(11-05-2020, 21:04)Davut schrieb:(11-05-2020, 17:36)Ulan schrieb: Oh, da kann ich nur einen Blick in die Entwicklungen des 2. Jhdts. empfehlen, was Dein Urteil eventuell etwas revidieren wuerde. Da wird's noch mal so richtig spannend.......
Bis zum Beweis des Gegenteil stimmt das einfach nicht.* Das Urchristentum wurde, wie deutlich geschildert, maßgeblich im 1. Jh. durch Paulus' Missionsreisen geprägt. Titus hatte zwar spaeter, 70 n. Chr. mit der Tempelzerstoerung ganze Arbeit geleistet, das junge Christentum wurde davon jedoch kaum tangiert.
Wie gesagt, ich empfehle, sich mal mit den Auseinandersetzungen des 2. Jhdts. zu beschaeftigen. Die Zerstoerung durch Titus war uebrigens, ganz im Gegenteil, gemaess heutiger Neutestamentik der Ausloeser fuer die Niederschrift der Evangelien (lange nach Paulus also), hat also zumindest diese massgeblich gepraegt.
Der Paulus, den Du kennst, ist der katholisierte. Das passierte im 2. Jhdt., als Paul von der Kirche entweder totgeschwiegen wurde (Justin z.B.) oder halt spaeter auch als "Apostel der Haeretiker" tituliert wurde (Tertullian, der Schoepfer der Trinitaet).
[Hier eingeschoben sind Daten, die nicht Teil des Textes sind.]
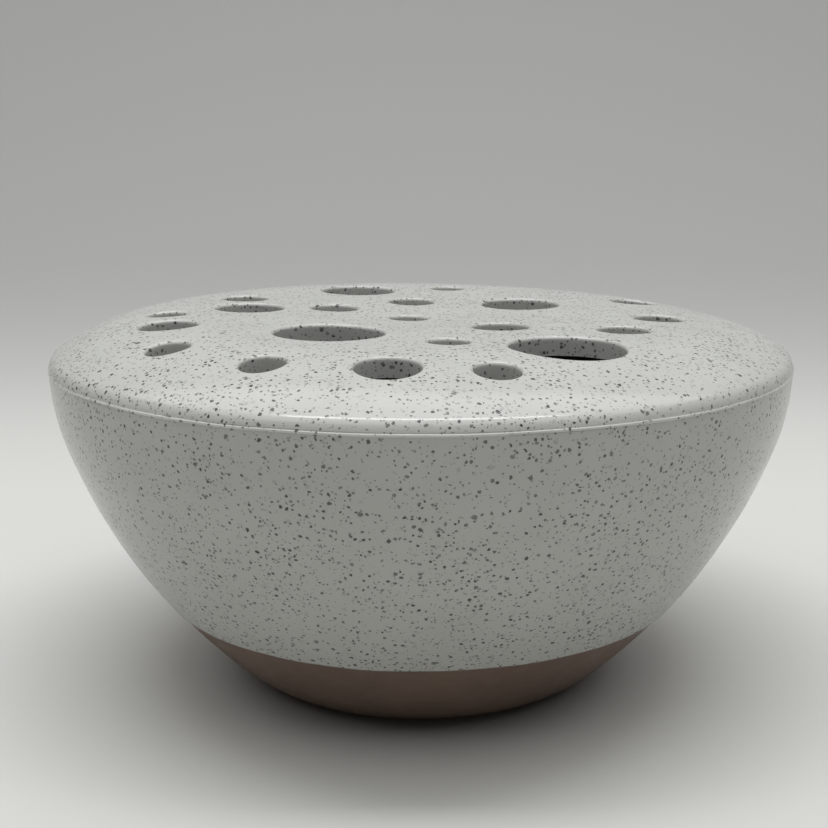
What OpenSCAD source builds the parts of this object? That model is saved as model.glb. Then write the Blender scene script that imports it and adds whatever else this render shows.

Wohlgemerkt, diese Charakterisierungen kommen aus der Ecke der Kirche, die "gewonnen" hat.
Nach der Initialzuendung der Schaffung eines Neuen Testaments durch Markion (laut katholischer Kirche die groesste Bedrohung, die die Kirche je erfuhr), kam die Kirche so langsam in die Poette, und ein gewisser Kreis von Leuten, wahrscheinlich in Kleinasien, machte sich daran, die katholische Kirche und ihre Lehre zusammenzuzimmern. Dafuer wurden auch die Evangelien entsprechend "angepasst" (der markionitische Lukas und der protognostische Johannes erfuhren die umfangreichsten Editierungen) , die katholischen Briefe und die Pastoralbriefe geschrieben, die Apostelgeschichte in unsere jetztige Form gebracht, etc. Dieses ideologische Trimmen auf "katholisch" war mit Irenaeus um 180 n.Chr. weitgehend abgeschlossen. Dadurch, dass die heiligen Texte der Gegner in entschaerfter Form in diesen merkwuerdigen "4-Evangelien-Kanon" aufgenommen wurden, wurde eine Ausloeschung durch Umarmung versucht.
(11-05-2020, 21:04)Davut schrieb: Zweiter Einbruch war die jahrzehntelange Diskussion um den Arianismus, die "par ordre du mufti" erst viel spaeter beim hochtrabend so genannten "Konzil" 325 in Nicaea (vorläufig aber nicht endgültig) vom Kaiser entschieden wurde. Konstantin diktierte den damaligen Kirchenvertretern die Trinität quasi in den Block. Und die wiederum trugen ihre "Theologie" samt Gefolge gelegentlich mit Knueppeln aus.
Alles was uns heute weiterhelfen könnte, wurde damals gnadenlos verbrannt.
Ja, die Buecherverbrennungen durch die christlichen Schergen haben viel Unheil angerichtet. Ob das uebrigens die Vernichtung des groessten Teils der antiken Litearatur mit einschloss, ist heftig umstritten. Die ganzen anderen "Christenheiten" gingen damals weitgehend unter. Die Arianer sind da nur ein kleines Spaetphaenomen.
Das hat jetzt aber alles rein gar nichts mit dem Threadthema zu tun. Ich werde das wohl spaeter abtrennen.